The Commission reasoned that without concrete proof that the agreed-upon rate of ₹5 per square foot was unreasonable or coercively imposed, the contractual terms must be honored. The Commission stated that a complainant "cannot claim more money than what was agreed, especially when the delay was caused by several external factors." This indicates that while the court stay was not a valid excuse to avoid liability, the Commission acknowledged it as one of several factors complicating the project, thereby justifying adherence to the original contractual penalty clause.

4. Definitive Finding of "Deficiency in Service"

Ultimately, the Commission concluded that the developer's actions—or lack thereof—constituted a clear case of deficiency in service.

"The Commission concluded that the Opposite Parties' failure to deliver possession within the stipulated period, despite receiving 95% of the payment, constituted a deficiency in service."
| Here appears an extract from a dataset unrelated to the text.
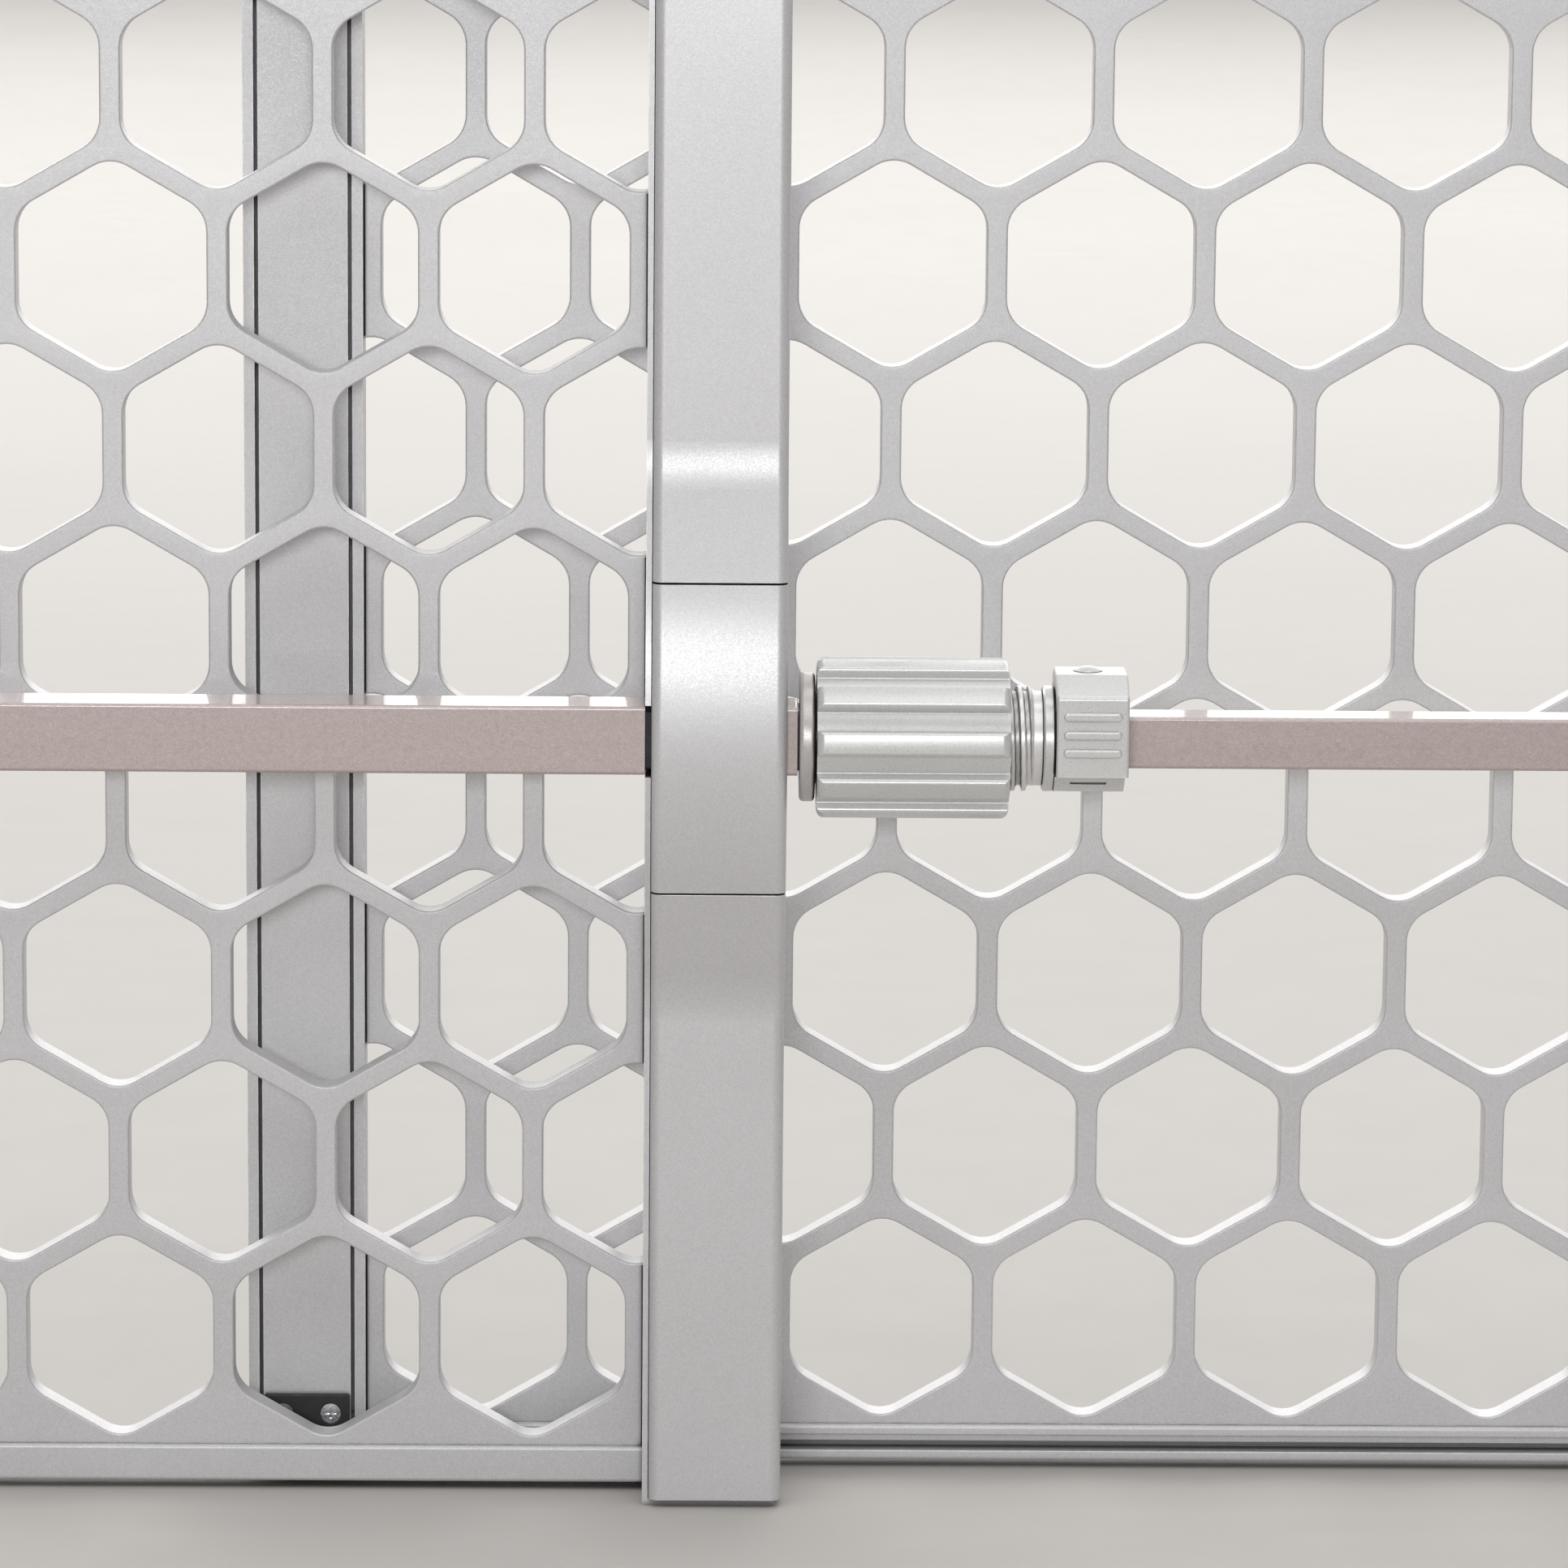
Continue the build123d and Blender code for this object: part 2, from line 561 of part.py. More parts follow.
with BuildPart() as tube_glide:
    with BuildSketch(bar_plane(INNER_TUBE_X - GLIDE_CAP_THICKNESS)):
        RectangleRounded(GLIDE_CAP, GLIDE_CAP, 2.0)
    extrude(amount=GLIDE_CAP_THICKNESS)
    with BuildSketch(bar_plane(INNER_TUBE_X)):
        RectangleRounded(GLIDE_PLUG, GLIDE_PLUG, 1.0)
    extrude(amount=GLIDE_PLUG_LENGTH)
save(tube_glide.part, "tube_glide")


def bar_block(left_x, right_x, front_y, back_y, bore, bore_left, bore_right, open_front, post_back_y):
    """Block that ties the bar to a post: a bore or a front-opening cradle, and screw holes."""
    middle_x = (left_x + right_x) / 2
    with BuildPart() as block:
        with BuildSketch(front_plane(back_y)):
            with Locations((middle_x, BAR_Z)):
                RectangleRounded(right_x - left_x, 2 * BLOCK_HALF_HEIGHT, 2.0)
        extrude(amount=back_y - front_y)
        with BuildSketch(bar_plane(bore_left)):
            Rectangle(bore, bore)
            if open_front:
                with Locations((-bore, 0)):
                    Rectangle(2 * bore, bore)
        extrude(amount=bore_right - bore_left, mode=Mode.SUBTRACT)
        with Locations(Plane(origin=(middle_x, post_back_y, 0), x_dir=(-1, 0, 0), z_dir=(0, 1, 0))):
            with Locations(*SOCKET_SCREWS):
                Hole(SCREW_THREAD_HOLE_R, depth=SCREW_LENGTH + CUT_PAST)
    return block.part


save(
    bar_block(
        CENTRE_POST_MIDDLE - SADDLE_HALF_WIDTH,
        CENTRE_POST_MIDDLE + SADDLE_HALF_WIDTH,
        SADDLE_FRONT_Y,
        FRONT_POST_BACK_Y - POST_BACK_WALL - BLOCK_TO_WALL,
        OUTER_TUBE + TUBE_FIT,
        CENTRE_POST_X,
        CENTRE_POST_RIGHT_X,
        True,
        FRONT_POST_BACK_Y,
    ),
    "bar_saddle",
)
save(
    bar_block(
        LEFT_POST_X + END_POST_INSET,
        LEFT_POST_X + END_POST_WIDTH - END_POST_INSET,
        LEFT_SOCKET_FRONT_Y,
        FRONT_POST_BACK_Y - POST_BACK_WALL - BLOCK_TO_WALL,
        OUTER_TUBE + TUBE_FIT,
        OUTER_TUBE_X - 0.5,
        LEFT_POST_X + END_POST_WIDTH,
        False,
        FRONT_POST_BACK_Y,
    ),
    "left_bar_socket",
)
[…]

This finding is the cornerstone of the order, reaffirming the fundamental principle of consumer law that a service provider who accepts payment is bound to deliver the promised service within the agreed timeline.

The Final Directions

The Commission partially allowed the complaint and issued the following directives to Frontier Shelters Pvt. Ltd. and Chinappa Anand:

  1. Deliver Possession: To complete all pending work and hand over legal possession of apartment No. 5091 within three months from the date of the order.

  2. Pay Delay Compensation: To pay compensation at the contractually agreed rate of ₹5 per square foot per month on the 1937 sq. ft. super built-up area. This compensation is to be calculated from October 1, 2020, until the actual date of delivery.

  3. Compensation for Mental Agony: To pay a lump sum of ₹10 lakhs to the complainant for the immense mental agony and hardship caused.

  4. Litigation Costs: To pay ₹1 lakh towards the costs of litigation.

This decision serves as a powerful reminder to the real estate sector of their accountability under the Consumer Protection Act. It underscores that developers cannot collect substantial funds from homebuyers and then leave them in limbo for years, and that defenses for such delays will be scrutinized rigorously by consumer courts. For legal practitioners, the case offers a clear example of how commissions balance contractual sanctity with the principles of equity and justice, particularly in dissecting the validity of developer excuses for project delays.